**Problem description:**
Retype everything from the line that contains "before = set(bpy.data.objects)" down to the line that contains "obj.matrix_world = Matrix.Identity(4)", inclusive, without altering or adding anything.

— BEGIN —

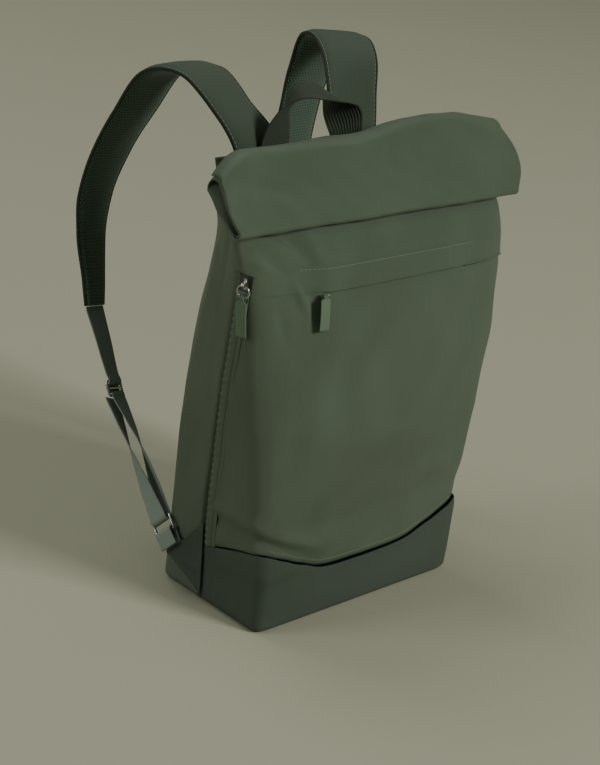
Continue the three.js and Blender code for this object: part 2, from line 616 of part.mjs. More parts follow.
// The side zip's slider lies on the cover with an eye that holds the split ring.
function addSideZip() {
  const frame = frameOnSkin(ZIP_SLIDER_HEIGHT, ZIP_SLIDER_ACROSS * ZIP_WIDTH);
  const seat = rowAt(ZIP_BULGE, 'across', ZIP_SLIDER_ACROSS).bulge * ZIP_COVER_BULGE + SEAT_GAP;
  const eyeHole = RING_WIRE / 2 + SEAT_GAP;
  const eyeOuter = eyeHole + RING_WIRE * 0.75;
  const ringOut = seat + ZIP_SLIDER_BASE + 2 * eyeHole + PULL_TAPE;
  const shape = new THREE.Shape();
  shape.moveTo(ZIP_SLIDER_LENGTH / 2, seat);
  shape.lineTo(ZIP_SLIDER_LENGTH / 2, seat + ZIP_SLIDER_BASE);
  shape.lineTo(eyeOuter, seat + ZIP_SLIDER_BASE);
  shape.lineTo(eyeOuter, ringOut);
  shape.absarc(0, ringOut, eyeOuter, 0, Math.PI, false);
  shape.lineTo(-eyeOuter, seat + ZIP_SLIDER_BASE);
  shape.lineTo(-ZIP_SLIDER_LENGTH / 2, seat + ZIP_SLIDER_BASE);
  shape.lineTo(-ZIP_SLIDER_LENGTH / 2, seat);
  shape.closePath();
  const hole = new THREE.Path();
  hole.absarc(0, ringOut, eyeHole, 0, 2 * Math.PI, true);
  shape.holes.push(hole);
  const body = extruded(shape, ZIP_SLIDER_WIDTH, 6);
  const sideways = new THREE.Matrix4().makeBasis(frame.up, frame.out, frame.across);
  body.applyMatrix4(sideways.setPosition(frame.point));
  add('side_zip_slider', body, metal(METAL_COLOUR));
  const ring = welded(new THREE.TorusGeometry(RING_RADIUS, RING_WIRE / 2, 6, 20));
  add('side_zip_ring', placeInFrame(ring, frame, 0, -RING_RADIUS, ringOut), metal(METAL_COLOUR));
  const pull = foldedPull(frame, -2 * RING_RADIUS, ringOut, RING_WIRE / 2 + SEAT_GAP, SIDE_PULL_LENGTH);
  add('side_zip_pull', pull, cloth(PULL_COLOUR));
}

// The pocket's slider is a staple just under the yoke's edge, and its pull hangs down the front panel.
function addPocketZip() {
  const outline = halfOutline(POCKET_SLIT_HEIGHT, 'front', 0);
  let index = 0;
  while (outline.points[index].x < POCKET_SLIDER_X) index += 1;
  const height = POCKET_SLIT_HEIGHT - CLOTH - STAPLE_BAR;
  const frame = frameOnSkin(height, outline.lengths[index]);
  const window = PULL_TAPE + 3 * SEAT_GAP;
  const shape = rectangle(STAPLE_WIDTH, window + 2 * STAPLE_BAR);
  shape.holes.push(rectangle(PULL_TONGUE + 4 * SEAT_GAP, window, THREE.Path));
  const staple = extruded(shape, STAPLE_BAR, 1);
  const middle = SEAT_GAP + STAPLE_BAR + window / 2;
  const upright = new THREE.Matrix4().makeBasis(frame.across, frame.out, frame.up.clone().negate());
  staple.applyMatrix4(upright.setPosition(offset(frame, 0, 0, middle)));
  add('pocket_zip_slider', staple, metal(METAL_COLOUR));
  const barOut = middle + window / 2 + STAPLE_BAR / 2;
  const pull = foldedPull(frame, 0, barOut, STAPLE_BAR / 2, POCKET_PULL_LENGTH);
  add('pocket_zip_pull', pull, cloth(PULL_COLOUR));
}

const FLAT = 0.82; // the share of a rounded ribbon's width where it has its whole thickness

// A ribbon through stations that each have a point, a way across, a width and a thickness. The edges are
// rounded off where edge is below 1.
function ribbonGeometry(stations, edge) {
  const rings = stations.map((station, i) => {
    const before = stations[Math.max(i - 1, 0)].point;
    const after = stations[Math.min(i + 1, stations.length - 1)].point;
    const along = after.clone().sub(before).normalize();
    const across = station.across.clone().addScaledVector(along, -station.across.dot(along)).normalize();
    const face = along.clone().cross(across);
    const [half, thick] = [station.width / 2, station.thickness / 2];
    const upperSide = edge < 1 ? [[-1, edge], [-FLAT, 1], [FLAT, 1], [1, edge]] : [[-1, 1], [1, 1]];
    const section = [...upperSide, ...upperSide.map(([a, t]) => [-a, -t])];
    return section.map(([a, t]) => (
      station.point.clone().addScaledVector(across, a * half).addScaledVector(face, t * thick)
    ));
  });
  return loftGeometry(rings);
}

const mirrored = (point, side) => point.setX(point.x * -side);

// A place of the left strap's tables, on the left or, mirrored, on the right.
function strapPlace({ out, behind, up }, side) {
  const face = skinPoint('back', BACK_HEIGHT / 2, 0).y;
  return mirrored(new THREE.Vector3(-out * BASE_WIDTH, face + behind * STRAP_REACH, up * BACK_HEIGHT), side);
}

// A way across a strap: mirrored and reversed on the right, so that out of it stays mirrored too.
const crossways = ({ x, y, z }, side) => new THREE.Vector3(x, y * -side, z * -side);
function turned(degrees, side) {
  const turn = degToRad(degrees);
  return crossways({ x: Math.cos(turn), y: Math.sin(turn), z: 0 }, side);
}

// A smooth curve through a table's places, sampled with the table's other columns.
function alongTable(table, place, steps) {
  const curve = new THREE.CatmullRomCurve3(table.map(place), false, 'centripetal');
  const samples = [];
  for (let i = 0; i <= steps; i += 1) {
    const reach = (i / steps) * (table.length - 1);
    const low = Math.min(Math.floor(reach), table.length - 2);
    samples.push({ ...mixedRow(table[low], table[low + 1], reach - low), point: curve.getPoint(i / steps) });
  }
  return samples;
}

const strapTable = (side) => (side === LEFT ? LEFT_STRAP : RIGHT_STRAP);

function addStrap(name, side) {
  const table = strapTable(side);
  const samples = alongTable(table, (row) => strapPlace(row, side), 2 * (table.length - 1));
  const first = WEBBING + STRAP_PADDING / 2 + 4 * SEAT_GAP;
  const face = skinPoint('back', BACK_HEIGHT / 2, 0).y;
  const stations = samples.map(({ point, width, turn }) => ({
    point: point.setY(Math.max(point.y, face + first)),
    across: turned(turn, side),
    width: width * STRAP_WIDTH,
    thickness: STRAP_PADDING,
  }));
  add(name, ribbonGeometry(stations, 0.35), cloth(STRAP_COLOUR));
}

// The ring's frame: across is its bars' direction, up leads to the strap.
function ringFrame(side) {
  const point = strapPlace(RING_AT, side);
  const up = strapPlace(STRAP_SLIDER_AT, side).sub(point).normalize();
  const across = crossways(RING_ACROSS, side);
  across.addScaledVector(up, -across.dot(up)).normalize();
  const out = across.clone().cross(up).normalize();
  return { point, out, up, across };
}

function addRing(name, side) {
  const frame = ringFrame(side);
  const opening = [WEBBING_WIDTH + 2 * SEAT_GAP, RING_DEPTH];
  const shape = rectangle(opening[0] + 2 * BAR, opening[1] + 2 * BAR);
  shape.holes.push(rectangle(...opening, THREE.Path));
  add(name, placeInFrame(extruded(shape, BAR, 1), frame, 0, 0, 0), metal(METAL_COLOUR));
}

// A half turn round one of a ring's bars: the side that the webbing comes from is up or down.
function roundBar(frame, barUp, way) {
  const swing = BAR * Math.SQRT1_2 + SEAT_GAP + WEBBING;
  return [0, 30, 60, 90, 120, 150, 180].map((angle) => {
    const turn = degToRad(angle);
    return offset(frame, 0, barUp - way * Math.sin(turn) * swing, Math.cos(turn) * swing);
  });
}

const webbingStations = (points, across) => points.map((point) => (
  { point, across, width: WEBBING_WIDTH, thickness: WEBBING }
));

// A strand of webbing between two frames' places, bowed out and twisting from the one frame to the other.
function strand(start, from, end, to, bow) {
  return [0.2, 0.4, 0.6, 0.8].flatMap((share) => {
    const out = from.out.clone().lerp(to.out, share).normalize();
    const point = start.clone().lerp(end, share).addScaledVector(out, bow * Math.sin(Math.PI * share));
    return webbingStations([point], from.across.clone().lerp(to.across, share).normalize());
  });
}

// The webbing leaves the padded strap's end, weaves through the slider, turns round the ring's upper bar
// and comes back up behind itself to the slider.
function addWebbing(name, side) {
  const frame = ringFrame(side);
  const slider = sliderFrame(side);
  const [before, end] = strapTable(side).slice(-2).map((row) => strapPlace(row, side));
  const along = end.clone().sub(before).normalize();
  const bar = RING_DEPTH / 2 + BAR / 2;
  const stride = BAR + SLIDER_SLOT;
  const lift = BAR / 2 + SEAT_GAP + WEBBING / 2;
  const start = end.clone().addScaledVector(along, 2 * SEAM_GAP);
  const upperHalf = [[1.15, 1], [0.8, 1], [0.66, 0.8], [0.34, -0.8], [0.2, -1]];
  const lowerHalf = upperHalf.map(([up, out]) => [-up, out]).reverse();
  const weave = [[1.9, 0.5], ...upperHalf, ...lowerHalf, [-1.6, 1.1]];
  const woven = weave.map(([up, out]) => offset(slider, 0, up * stride, out * lift));
  const turn = roundBar(frame, bar, 1);
  const approach = turn[0].clone().addScaledVector(frame.up, BAR);
  const retreat = turn[turn.length - 1].clone().addScaledVector(frame.up, BAR);
  const tail = offset(slider, 0, -1.3 * stride, -2.4 * lift);
  const upper = start.clone().lerp(woven[0], 0.5);
  const endTurn = turned(strapTable(side).at(-1).turn, side);
  const parts = [
    webbingStations([start, start.clone().addScaledVector(along, WEBBING)], endTurn),
    webbingStations([upper], endTurn.clone().add(slider.across).normalize()),
    webbingStations(woven, slider.across),
    strand(woven[woven.length - 1], slider, approach, frame, STRAND_BOW),
    webbingStations([approach, ...turn, retreat], frame.across),
    strand(retreat, frame, tail, slider, -STRAND_BOW / 3),
    webbingStations([tail], slider.across),
  ];
  add(name, ribbonGeometry(parts.flat(), 1), cloth(WEBBING_COLOUR));
}

// The strap slider's frame follows the strap past it.
function sliderFrame(side) {
  const point = strapPlace(STRAP_SLIDER_AT, side);
  const up = strapPlace(strapTable(side).at(-1), side).sub(point).normalize();
  const across = turned(STRAP_SLIDER_AT.turn, side);
  across.addScaledVector(up, -across.dot(up)).normalize();
  const out = across.clone().cross(up).normalize();
  return { point, out, up, across };
}

function addStrapSlider(name, side) {
  const width = WEBBING_WIDTH + 2 * SEAT_GAP;
  const shape = rectangle(width + 2 * BAR, 3 * BAR + 2 * SLIDER_SLOT);
  for (const way of [-1, 1]) {
    const slot = rectangle(width, SLIDER_SLOT, THREE.Path);
    const lift = (way * (BAR + SLIDER_SLOT)) / 2;
    const moved = new THREE.Path(slot.getPoints().map((p) => p.add(new THREE.Vector2(0, lift))));
    shape.holes.push(moved);
  }
  add(name, placeInFrame(extruded(shape, BAR, 1), sliderFrame(side), 0, 0, 0), metal(METAL_COLOUR));
}

// The anchor tab is a loop of webbing round the ring's lower bar, and the wing is the cloth triangle that
// joins it to the side seam.
function addAnchor(side, tabName, wingName) {
  const frame = ringFrame(side);
  const bar = -(RING_DEPTH / 2 + BAR / 2);
  const turn = roundBar(frame, bar, -1);
  const ends = [turn[0], turn.at(-1)].map((point) => point.clone().addScaledVector(frame.up, -TAB_LENGTH));
  const loop = [ends[0], ...turn, ends[1].clone().addScaledVector(frame.out, WEBBING)];
  add(tabName, ribbonGeometry(webbingStations(loop, frame.across), 1), cloth(WEBBING_COLOUR));
  const mouth = ends[0].clone().addScaledVector(frame.up, -SEAM_GAP);
  const grid = (depth) => [0, 0.25, 0.5, 0.75, 1].map((share) => [-1, -0.5, 0, 0.5, 1].map((edge) => {
    const z = lerp(WING_FOOT, WING_HEAD, (edge + 1) / 2);
    const seam = skinPoint('back', z, side, { inset: -SEAT_GAP - depth });
    const tip = mouth.clone().addScaledVector(frame.across, (edge * side * WEBBING_WIDTH) / 2);
    tip.addScaledVector(frame.out, -depth);
    return seam.lerp(tip, share);
  }));
  add(wingName, wallGeometry(grid(WEBBING), grid(0)), cloth(BAND_COLOUR));
}

function handleAcross(turn) {
  const tilt = degToRad(HANDLE_TILT);
  return new THREE.Vector3(Math.cos(turn), Math.sin(turn) * Math.cos(tilt), Math.sin(turn) * Math.sin(tilt));
}

function addHandle() {
  const face = skinPoint('back', BACK_HEIGHT / 2, 0).y + WEBBING / 2 + 2 * SEAT_GAP;
  const place = ({ out, up, behind }) => new THREE.Vector3(
    -out * HANDLE_SPAN, face + behind * HANDLE_WIDTH, BACK_HEIGHT + up * HANDLE_RISE,
  );
  const stations = alongTable(HANDLE, place, 3 * (HANDLE.length - 1)).map(({ point, turn }) => ({
    point: point.setY(Math.max(point.y, face)),
    across: handleAcross(degToRad(turn)),
    width: HANDLE_WIDTH,
    thickness: WEBBING,
  }));
  add('haul_handle', ribbonGeometry(stations, 1), cloth(WEBBING_COLOUR));
}

addBottom();
addBand();
addFront();
addYoke();
addSidePanel('left_side_panel', LEFT);
addSidePanel('right_side_panel', RIGHT);
addBackPanel();
addRoll();
addZipCover();
addSideZip();
addPocketZip();
addHandle();
for (const [word, side] of [['left', LEFT], ['right', RIGHT]]) {
  addStrap(`shoulder_strap_${word}`, side);
  addWebbing(`strap_webbing_${word}`, side);
  addStrapSlider(`strap_slider_${word}`, side);
  addRing(`strap_ring_${word}`, side);
  addAnchor(side, `anchor_tab_${word}`, `anchor_wing_${word}`);
}

export default backpack;
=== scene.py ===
"""A rolltop backpack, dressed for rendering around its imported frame.

The cloth is rebuilt as fine surfaces that follow the frame's solids. Every shape is worked out in millimetres as
numpy arrays, with +Z up, the front facing -Y and the origin in the middle of the base, and made in metres.
"""

import logging
import math
from collections.abc import Sequence
from dataclasses import dataclass, field
from enum import Enum
from typing import NamedTuple

import bpy
import numpy as np
from mathutils import Matrix, Vector

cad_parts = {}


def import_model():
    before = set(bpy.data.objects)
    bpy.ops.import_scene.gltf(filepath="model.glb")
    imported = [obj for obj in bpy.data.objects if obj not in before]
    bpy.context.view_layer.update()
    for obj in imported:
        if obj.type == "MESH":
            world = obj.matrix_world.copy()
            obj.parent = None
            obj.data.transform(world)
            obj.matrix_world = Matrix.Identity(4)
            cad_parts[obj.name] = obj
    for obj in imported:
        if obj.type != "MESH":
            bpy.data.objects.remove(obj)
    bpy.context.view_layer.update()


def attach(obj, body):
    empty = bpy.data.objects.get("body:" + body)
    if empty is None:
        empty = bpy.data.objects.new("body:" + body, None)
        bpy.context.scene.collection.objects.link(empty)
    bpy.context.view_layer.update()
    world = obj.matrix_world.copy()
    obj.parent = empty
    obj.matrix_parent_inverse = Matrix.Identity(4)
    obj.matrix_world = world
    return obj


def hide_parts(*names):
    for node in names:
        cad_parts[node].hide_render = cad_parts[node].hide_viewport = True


MM = 0.001
FOLD_END = 0.35
LOG = logging.getLogger("backpack")

Array = np.ndarray


class Side(Enum):
    """Which of the two straps, as a sign of X."""

    LEFT = -1
    RIGHT = 1

    @property
    def word(self) -> str:
        """The side's name as the frame's nodes have it."""
        return self.name.lower()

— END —

**Reply:**
    before = set(bpy.data.objects)
    bpy.ops.import_scene.gltf(filepath="model.glb")
    imported = [obj for obj in bpy.data.objects if obj not in before]
    bpy.context.view_layer.update()
    for obj in imported:
        if obj.type == "MESH":
            world = obj.matrix_world.copy()
            obj.parent = None
            obj.data.transform(world)
            obj.matrix_world = Matrix.Identity(4)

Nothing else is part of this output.